======== Provided entries ========

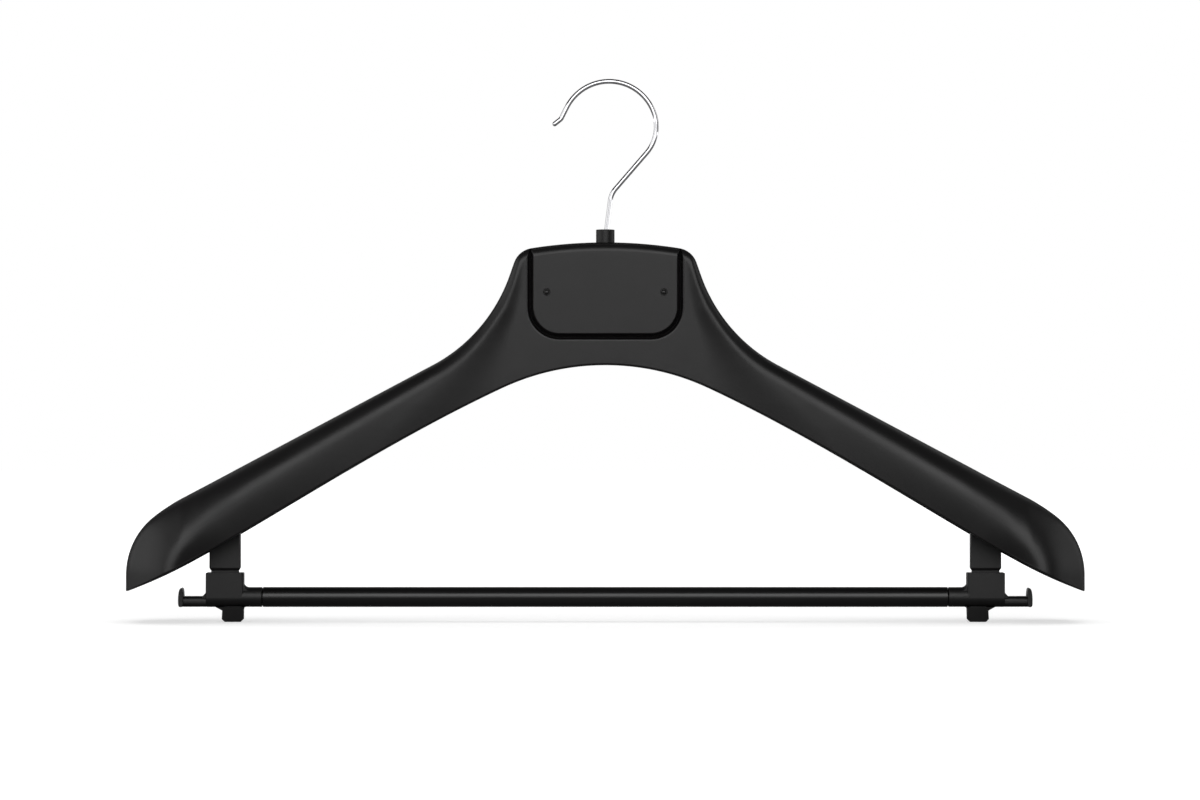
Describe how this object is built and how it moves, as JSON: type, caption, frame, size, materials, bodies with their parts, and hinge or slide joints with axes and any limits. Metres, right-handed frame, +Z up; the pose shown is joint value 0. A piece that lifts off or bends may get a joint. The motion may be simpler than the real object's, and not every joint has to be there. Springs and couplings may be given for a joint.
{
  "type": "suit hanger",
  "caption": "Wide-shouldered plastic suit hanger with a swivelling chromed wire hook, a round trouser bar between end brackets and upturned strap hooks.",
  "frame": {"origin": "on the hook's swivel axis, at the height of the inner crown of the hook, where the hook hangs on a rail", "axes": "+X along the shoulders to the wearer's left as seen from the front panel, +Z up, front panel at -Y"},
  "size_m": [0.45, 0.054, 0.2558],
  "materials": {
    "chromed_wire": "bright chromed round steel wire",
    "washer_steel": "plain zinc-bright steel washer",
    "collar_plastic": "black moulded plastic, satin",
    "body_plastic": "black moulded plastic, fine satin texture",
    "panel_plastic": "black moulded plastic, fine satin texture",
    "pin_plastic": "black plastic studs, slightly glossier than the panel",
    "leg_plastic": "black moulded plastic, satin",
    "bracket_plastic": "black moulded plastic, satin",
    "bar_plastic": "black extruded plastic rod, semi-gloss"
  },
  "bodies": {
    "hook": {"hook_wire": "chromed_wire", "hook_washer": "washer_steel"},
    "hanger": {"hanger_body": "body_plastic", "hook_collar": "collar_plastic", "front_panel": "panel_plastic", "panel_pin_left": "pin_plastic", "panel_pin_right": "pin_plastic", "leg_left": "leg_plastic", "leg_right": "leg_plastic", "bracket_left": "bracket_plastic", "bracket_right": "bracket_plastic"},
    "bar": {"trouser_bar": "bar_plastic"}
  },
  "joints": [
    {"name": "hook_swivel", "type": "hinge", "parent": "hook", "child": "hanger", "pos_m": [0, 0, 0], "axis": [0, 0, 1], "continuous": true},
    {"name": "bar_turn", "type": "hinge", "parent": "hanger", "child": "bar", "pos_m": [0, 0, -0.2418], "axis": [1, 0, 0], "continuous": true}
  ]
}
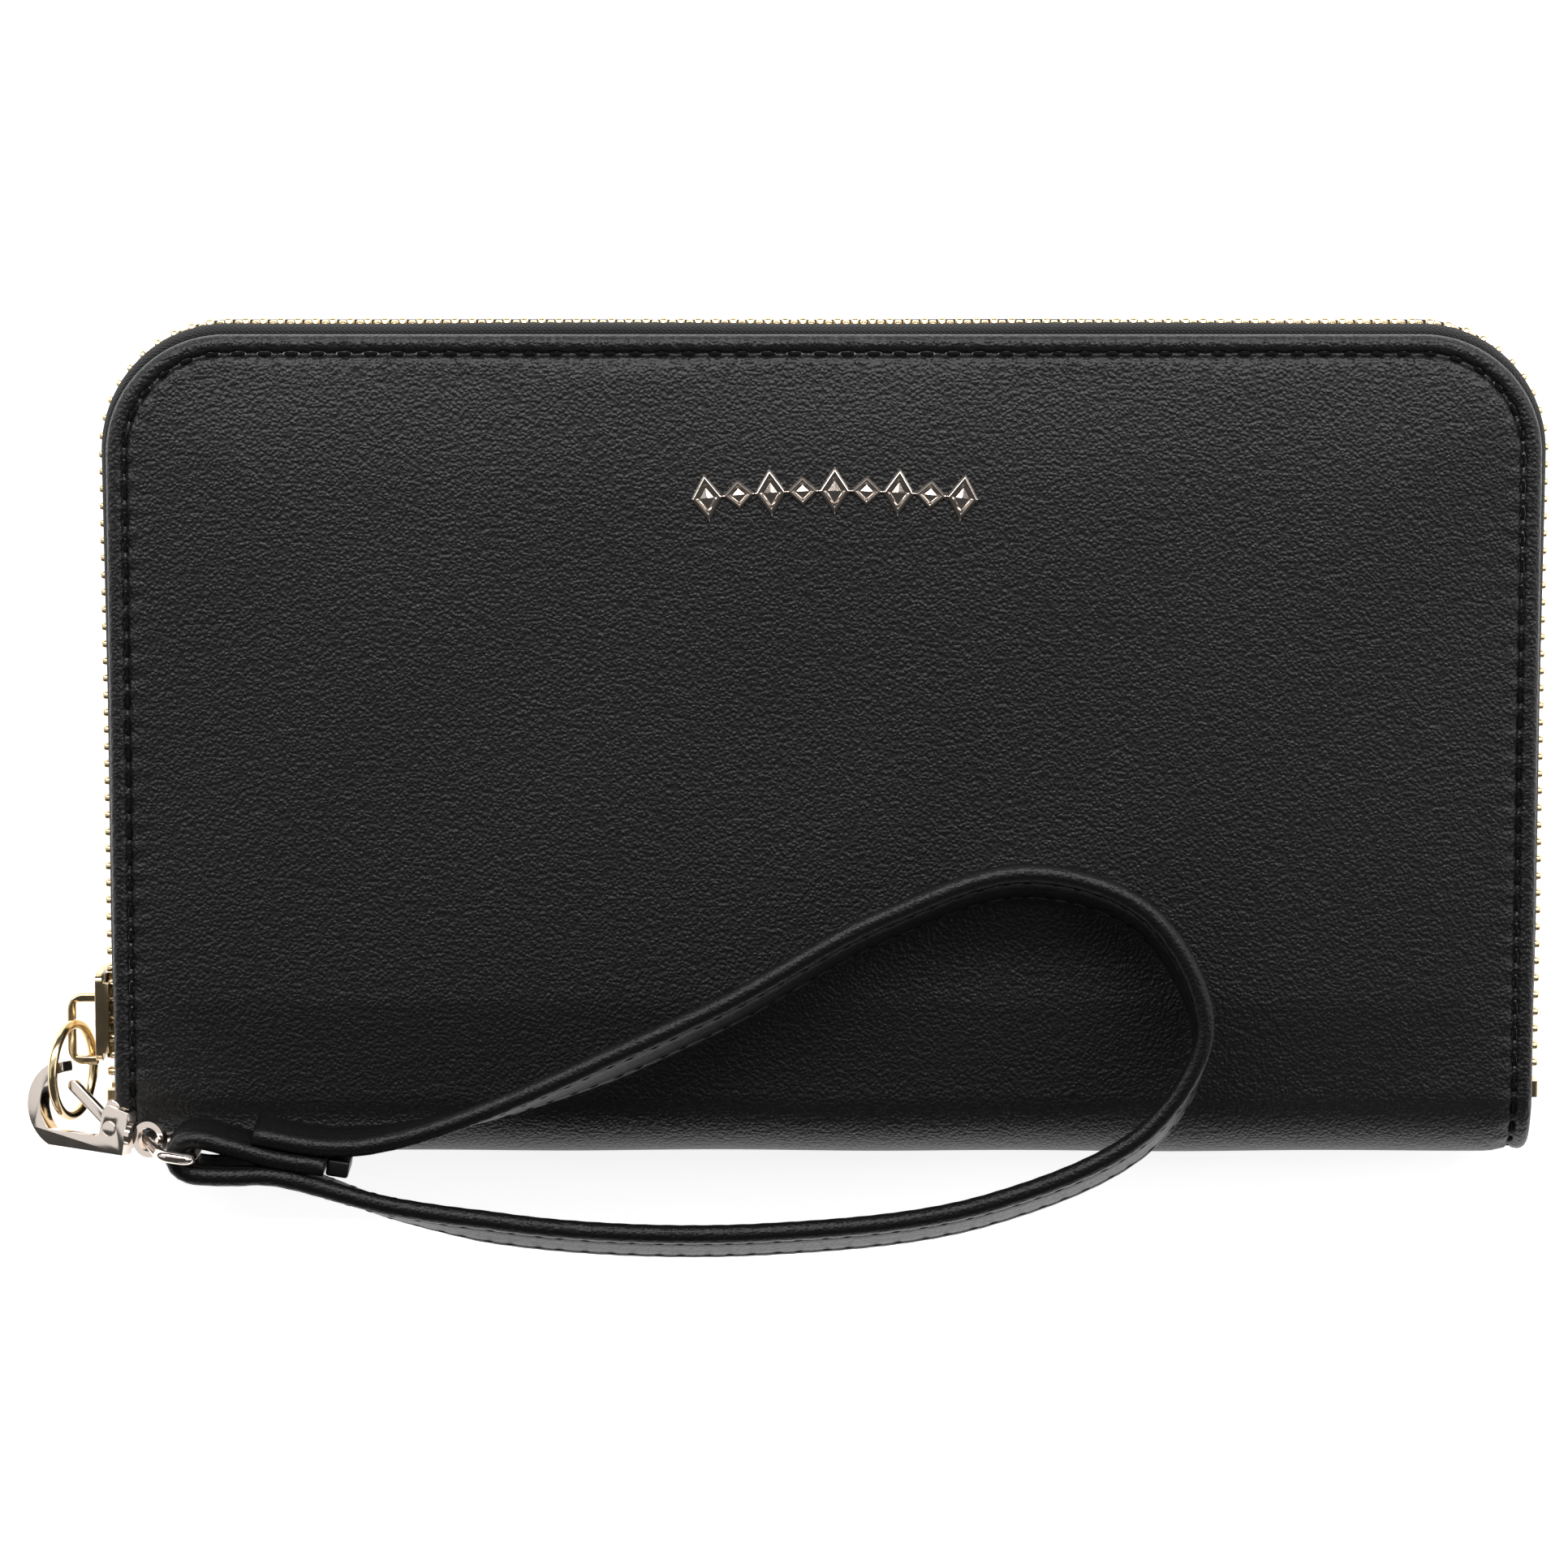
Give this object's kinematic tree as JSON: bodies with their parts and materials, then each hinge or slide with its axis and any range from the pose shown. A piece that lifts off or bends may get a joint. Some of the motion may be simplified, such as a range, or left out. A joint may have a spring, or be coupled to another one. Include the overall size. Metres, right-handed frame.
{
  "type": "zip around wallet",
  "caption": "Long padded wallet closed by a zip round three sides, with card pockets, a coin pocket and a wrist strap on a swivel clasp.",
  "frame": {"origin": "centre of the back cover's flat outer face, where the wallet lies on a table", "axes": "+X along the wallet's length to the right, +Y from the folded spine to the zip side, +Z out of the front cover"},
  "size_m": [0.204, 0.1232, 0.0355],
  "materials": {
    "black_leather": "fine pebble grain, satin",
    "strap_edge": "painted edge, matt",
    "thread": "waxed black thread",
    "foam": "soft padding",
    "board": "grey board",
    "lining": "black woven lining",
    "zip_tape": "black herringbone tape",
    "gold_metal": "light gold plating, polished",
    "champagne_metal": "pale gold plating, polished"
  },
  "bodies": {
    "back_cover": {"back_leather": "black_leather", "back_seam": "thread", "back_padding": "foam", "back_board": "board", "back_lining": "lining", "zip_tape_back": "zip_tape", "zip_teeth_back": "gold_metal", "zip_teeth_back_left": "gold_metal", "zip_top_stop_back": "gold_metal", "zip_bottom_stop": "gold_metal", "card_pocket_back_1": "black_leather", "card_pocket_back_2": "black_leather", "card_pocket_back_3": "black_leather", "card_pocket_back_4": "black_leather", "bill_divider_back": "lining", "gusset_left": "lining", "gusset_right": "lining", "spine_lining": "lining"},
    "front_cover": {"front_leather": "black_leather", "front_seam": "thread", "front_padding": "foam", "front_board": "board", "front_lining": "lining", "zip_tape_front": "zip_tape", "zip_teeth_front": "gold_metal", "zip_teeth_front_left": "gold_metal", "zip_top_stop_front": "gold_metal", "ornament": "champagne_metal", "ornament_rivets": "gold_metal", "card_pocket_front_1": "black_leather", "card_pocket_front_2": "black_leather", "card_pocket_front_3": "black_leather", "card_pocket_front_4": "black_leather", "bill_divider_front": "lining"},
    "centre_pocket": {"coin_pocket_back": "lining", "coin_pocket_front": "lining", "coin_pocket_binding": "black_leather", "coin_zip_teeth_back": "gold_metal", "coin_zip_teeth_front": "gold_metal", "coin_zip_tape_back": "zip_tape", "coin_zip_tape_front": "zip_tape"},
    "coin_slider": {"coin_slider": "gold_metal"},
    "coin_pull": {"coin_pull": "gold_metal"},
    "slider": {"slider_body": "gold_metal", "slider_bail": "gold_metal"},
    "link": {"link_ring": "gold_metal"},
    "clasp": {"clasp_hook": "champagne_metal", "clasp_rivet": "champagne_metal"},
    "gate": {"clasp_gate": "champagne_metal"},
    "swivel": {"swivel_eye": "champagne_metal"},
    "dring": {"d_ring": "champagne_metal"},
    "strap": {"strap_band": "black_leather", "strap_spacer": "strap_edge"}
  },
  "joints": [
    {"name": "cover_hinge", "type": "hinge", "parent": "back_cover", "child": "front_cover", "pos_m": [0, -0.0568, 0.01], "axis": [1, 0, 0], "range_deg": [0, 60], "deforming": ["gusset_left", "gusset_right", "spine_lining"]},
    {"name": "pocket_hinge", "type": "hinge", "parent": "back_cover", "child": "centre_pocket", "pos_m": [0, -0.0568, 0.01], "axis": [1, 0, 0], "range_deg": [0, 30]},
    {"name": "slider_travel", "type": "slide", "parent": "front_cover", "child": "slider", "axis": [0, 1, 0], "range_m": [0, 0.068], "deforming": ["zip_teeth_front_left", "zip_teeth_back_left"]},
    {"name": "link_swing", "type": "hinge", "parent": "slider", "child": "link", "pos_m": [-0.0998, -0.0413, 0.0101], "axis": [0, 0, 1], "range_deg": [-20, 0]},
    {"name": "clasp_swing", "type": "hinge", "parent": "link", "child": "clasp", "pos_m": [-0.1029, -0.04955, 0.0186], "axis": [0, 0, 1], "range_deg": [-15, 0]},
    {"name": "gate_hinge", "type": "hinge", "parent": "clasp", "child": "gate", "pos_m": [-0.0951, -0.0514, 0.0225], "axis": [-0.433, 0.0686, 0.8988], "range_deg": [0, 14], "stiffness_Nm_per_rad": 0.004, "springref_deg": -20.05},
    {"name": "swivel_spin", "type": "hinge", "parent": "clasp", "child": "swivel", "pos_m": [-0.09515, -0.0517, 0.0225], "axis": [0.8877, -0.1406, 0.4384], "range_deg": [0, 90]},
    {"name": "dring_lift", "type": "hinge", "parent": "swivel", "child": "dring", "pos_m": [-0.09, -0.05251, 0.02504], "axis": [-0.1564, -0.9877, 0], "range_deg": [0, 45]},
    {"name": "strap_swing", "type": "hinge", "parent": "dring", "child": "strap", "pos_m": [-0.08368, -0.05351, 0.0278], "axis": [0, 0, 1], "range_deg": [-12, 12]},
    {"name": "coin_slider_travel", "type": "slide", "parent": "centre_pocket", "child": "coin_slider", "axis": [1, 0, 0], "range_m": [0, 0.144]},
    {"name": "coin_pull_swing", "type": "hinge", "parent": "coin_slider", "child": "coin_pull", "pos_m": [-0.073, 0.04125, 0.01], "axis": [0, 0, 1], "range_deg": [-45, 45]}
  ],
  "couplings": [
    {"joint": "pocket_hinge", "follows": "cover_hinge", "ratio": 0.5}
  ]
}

========

**Your task:**
Extract all the data above exactly, excluding every picture.

**Result of the task:**
Describe how this object is built and how it moves, as JSON: type, caption, frame, size, materials, bodies with their parts, and hinge or slide joints with axes and any limits. Metres, right-handed frame, +Z up; the pose shown is joint value 0. A piece that lifts off or bends may get a joint. The motion may be simpler than the real object's, and not every joint has to be there. Springs and couplings may be given for a joint.
{
  "type": "suit hanger",
  "caption": "Wide-shouldered plastic suit hanger with a swivelling chromed wire hook, a round trouser bar between end brackets and upturned strap hooks.",
  "frame": {"origin": "on the hook's swivel axis, at the height of the inner crown of the hook, where the hook hangs on a rail", "axes": "+X along the shoulders to the wearer's left as seen from the front panel, +Z up, front panel at -Y"},
  "size_m": [0.45, 0.054, 0.2558],
  "materials": {
    "chromed_wire": "bright chromed round steel wire",
    "washer_steel": "plain zinc-bright steel washer",
    "collar_plastic": "black moulded plastic, satin",
    "body_plastic": "black moulded plastic, fine satin texture",
    "panel_plastic": "black moulded plastic, fine satin texture",
    "pin_plastic": "black plastic studs, slightly glossier than the panel",
    "leg_plastic": "black moulded plastic, satin",
    "bracket_plastic": "black moulded plastic, satin",
    "bar_plastic": "black extruded plastic rod, semi-gloss"
  },
  "bodies": {
    "hook": {"hook_wire": "chromed_wire", "hook_washer": "washer_steel"},
    "hanger": {"hanger_body": "body_plastic", "hook_collar": "collar_plastic", "front_panel": "panel_plastic", "panel_pin_left": "pin_plastic", "panel_pin_right": "pin_plastic", "leg_left": "leg_plastic", "leg_right": "leg_plastic", "bracket_left": "bracket_plastic", "bracket_right": "bracket_plastic"},
    "bar": {"trouser_bar": "bar_plastic"}
  },
  "joints": [
    {"name": "hook_swivel", "type": "hinge", "parent": "hook", "child": "hanger", "pos_m": [0, 0, 0], "axis": [0, 0, 1], "continuous": true},
    {"name": "bar_turn", "type": "hinge", "parent": "hanger", "child": "bar", "pos_m": [0, 0, -0.2418], "axis": [1, 0, 0], "continuous": true}
  ]
}
Give this object's kinematic tree as JSON: bodies with their parts and materials, then each hinge or slide with its axis and any range from the pose shown. A piece that lifts off or bends may get a joint. Some of the motion may be simplified, such as a range, or left out. A joint may have a spring, or be coupled to another one. Include the overall size. Metres, right-handed frame.
{
  "type": "zip around wallet",
  "caption": "Long padded wallet closed by a zip round three sides, with card pockets, a coin pocket and a wrist strap on a swivel clasp.",
  "frame": {"origin": "centre of the back cover's flat outer face, where the wallet lies on a table", "axes": "+X along the wallet's length to the right, +Y from the folded spine to the zip side, +Z out of the front cover"},
  "size_m": [0.204, 0.1232, 0.0355],
  "materials": {
    "black_leather": "fine pebble grain, satin",
    "strap_edge": "painted edge, matt",
    "thread": "waxed black thread",
    "foam": "soft padding",
    "board": "grey board",
    "lining": "black woven lining",
    "zip_tape": "black herringbone tape",
    "gold_metal": "light gold plating, polished",
    "champagne_metal": "pale gold plating, polished"
  },
  "bodies": {
    "back_cover": {"back_leather": "black_leather", "back_seam": "thread", "back_padding": "foam", "back_board": "board", "back_lining": "lining", "zip_tape_back": "zip_tape", "zip_teeth_back": "gold_metal", "zip_teeth_back_left": "gold_metal", "zip_top_stop_back": "gold_metal", "zip_bottom_stop": "gold_metal", "card_pocket_back_1": "black_leather", "card_pocket_back_2": "black_leather", "card_pocket_back_3": "black_leather", "card_pocket_back_4": "black_leather", "bill_divider_back": "lining", "gusset_left": "lining", "gusset_right": "lining", "spine_lining": "lining"},
    "front_cover": {"front_leather": "black_leather", "front_seam": "thread", "front_padding": "foam", "front_board": "board", "front_lining": "lining", "zip_tape_front": "zip_tape", "zip_teeth_front": "gold_metal", "zip_teeth_front_left": "gold_metal", "zip_top_stop_front": "gold_metal", "ornament": "champagne_metal", "ornament_rivets": "gold_metal", "card_pocket_front_1": "black_leather", "card_pocket_front_2": "black_leather", "card_pocket_front_3": "black_leather", "card_pocket_front_4": "black_leather", "bill_divider_front": "lining"},
    "centre_pocket": {"coin_pocket_back": "lining", "coin_pocket_front": "lining", "coin_pocket_binding": "black_leather", "coin_zip_teeth_back": "gold_metal", "coin_zip_teeth_front": "gold_metal", "coin_zip_tape_back": "zip_tape", "coin_zip_tape_front": "zip_tape"},
    "coin_slider": {"coin_slider": "gold_metal"},
    "coin_pull": {"coin_pull": "gold_metal"},
    "slider": {"slider_body": "gold_metal", "slider_bail": "gold_metal"},
    "link": {"link_ring": "gold_metal"},
    "clasp": {"clasp_hook": "champagne_metal", "clasp_rivet": "champagne_metal"},
    "gate": {"clasp_gate": "champagne_metal"},
    "swivel": {"swivel_eye": "champagne_metal"},
    "dring": {"d_ring": "champagne_metal"},
    "strap": {"strap_band": "black_leather", "strap_spacer": "strap_edge"}
  },
  "joints": [
    {"name": "cover_hinge", "type": "hinge", "parent": "back_cover", "child": "front_cover", "pos_m": [0, -0.0568, 0.01], "axis": [1, 0, 0], "range_deg": [0, 60], "deforming": ["gusset_left", "gusset_right", "spine_lining"]},
    {"name": "pocket_hinge", "type": "hinge", "parent": "back_cover", "child": "centre_pocket", "pos_m": [0, -0.0568, 0.01], "axis": [1, 0, 0], "range_deg": [0, 30]},
    {"name": "slider_travel", "type": "slide", "parent": "front_cover", "child": "slider", "axis": [0, 1, 0], "range_m": [0, 0.068], "deforming": ["zip_teeth_front_left", "zip_teeth_back_left"]},
    {"name": "link_swing", "type": "hinge", "parent": "slider", "child": "link", "pos_m": [-0.0998, -0.0413, 0.0101], "axis": [0, 0, 1], "range_deg": [-20, 0]},
    {"name": "clasp_swing", "type": "hinge", "parent": "link", "child": "clasp", "pos_m": [-0.1029, -0.04955, 0.0186], "axis": [0, 0, 1], "range_deg": [-15, 0]},
    {"name": "gate_hinge", "type": "hinge", "parent": "clasp", "child": "gate", "pos_m": [-0.0951, -0.0514, 0.0225], "axis": [-0.433, 0.0686, 0.8988], "range_deg": [0, 14], "stiffness_Nm_per_rad": 0.004, "springref_deg": -20.05},
    {"name": "swivel_spin", "type": "hinge", "parent": "clasp", "child": "swivel", "pos_m": [-0.09515, -0.0517, 0.0225], "axis": [0.8877, -0.1406, 0.4384], "range_deg": [0, 90]},
    {"name": "dring_lift", "type": "hinge", "parent": "swivel", "child": "dring", "pos_m": [-0.09, -0.05251, 0.02504], "axis": [-0.1564, -0.9877, 0], "range_deg": [0, 45]},
    {"name": "strap_swing", "type": "hinge", "parent": "dring", "child": "strap", "pos_m": [-0.08368, -0.05351, 0.0278], "axis": [0, 0, 1], "range_deg": [-12, 12]},
    {"name": "coin_slider_travel", "type": "slide", "parent": "centre_pocket", "child": "coin_slider", "axis": [1, 0, 0], "range_m": [0, 0.144]},
    {"name": "coin_pull_swing", "type": "hinge", "parent": "coin_slider", "child": "coin_pull", "pos_m": [-0.073, 0.04125, 0.01], "axis": [0, 0, 1], "range_deg": [-45, 45]}
  ],
  "couplings": [
    {"joint": "pocket_hinge", "follows": "cover_hinge", "ratio": 0.5}
  ]
}